Rogue wave patterns associated with Okamoto polynomial hierarchies

Abstract

AbstractWe show that new types of rogue wave patterns exist in integrable systems, and these rogue patterns are described by root structures of Okamoto polynomial hierarchies. These rogue patterns arise when the τ functions of rogue wave solutions are determinants of Schur polynomials with index jumps of three, and an internal free parameter in these rogue waves gets large. We demonstrate these new rogue patterns in the Manakov system and the three‐wave resonant interaction system. For each system, we derive asymptotic predictions of its rogue patterns under a large internal parameter through Okamoto polynomial hierarchies.
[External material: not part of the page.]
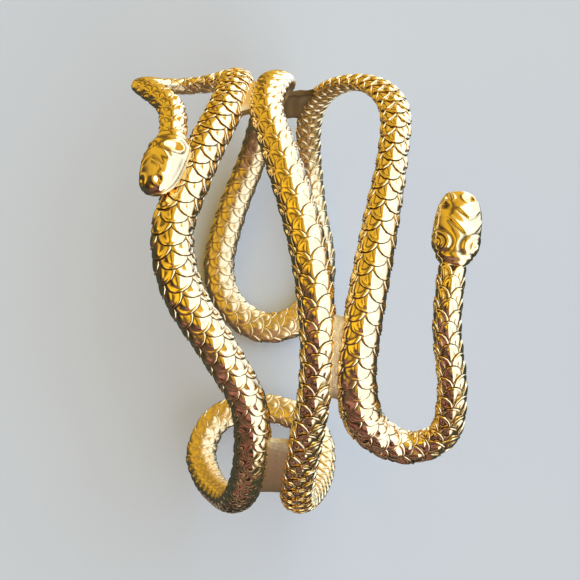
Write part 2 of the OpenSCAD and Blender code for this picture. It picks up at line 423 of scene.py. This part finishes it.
def scaled_skin_tree():
    """Lays scales on a flat sheet, then wraps the sheet round the spine that comes in."""
    tree = bpy.data.node_groups.new("scaled skin", "GeometryNodeTree")
    for name, kind in (("Spine", "Geometry"), ("Scale", "Object"), ("Row Length", "Float"),
                       ("Scales Round", "Int"), ("First Row", "Int"), ("Rows", "Int"),
                       ("Skin Depth", "Float"), ("Metal", "Material")):
        tree.interface.new_socket(name, in_out="INPUT", socket_type="NodeSocket" + kind)
    tree.interface.new_socket("Skin", in_out="OUTPUT", socket_type="NodeSocketGeometry")
    given = Wire(tree, tree.nodes.new("NodeGroupInput").outputs[0])
    row_length, scales_round = given.output("Row Length"), given.output("Scales Round")
    first_row, rows = given.output("First Row"), given.output("Rows")

    index = Wire.node(tree, "GeometryNodeInputIndex")
    row = (index / scales_round).math("FLOOR")
    place_in_row = index.math("FLOORED_MODULO", scales_round)
    row_number = row + first_row
    stagger = row_number.math("FLOORED_MODULO", 2.0) * 0.5
    at = Wire.node(tree, "ShaderNodeCombineXYZ", {},
                   {"X": row_number * row_length, "Y": place_in_row + stagger})
    points = Wire.node(tree, "GeometryNodePoints", {},
                       {"Count": rows * scales_round, "Position": at})
    scale = Wire.node(tree, "GeometryNodeObjectInfo", {},
                      {"Object": given.output("Scale")}, "Geometry")
    size = Wire.node(tree, "ShaderNodeCombineXYZ", {},
                     {"X": row_length * rows_per_scale, "Y": 1.0, "Z": 1.0})
    laid = Wire.node(tree, "GeometryNodeInstanceOnPoints", {},
                     {"Points": points, "Instance": scale, "Scale": size})
    scales = Wire.node(tree, "GeometryNodeRealizeInstances", {}, {"Geometry": laid})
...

Unlike the previously reported rogue patterns associated with the Yablonskii–Vorob'ev hierarchy, a new feature in the present rogue patterns is that the mapping from the root structure of Okamoto‐hierarchy polynomials to the shape of the rogue pattern is linear only to the leading order, but becomes nonlinear to the next order. As a consequence, the current rogue patterns are often deformed, sometimes strongly deformed, from Okamoto‐hierarchy root structures, unless the underlying internal parameter is very large. Our analytical predictions of rogue patterns are compared to true solutions, and excellent agreement is observed, even when rogue patterns are strongly deformed from Okamoto‐hierarchy root structures.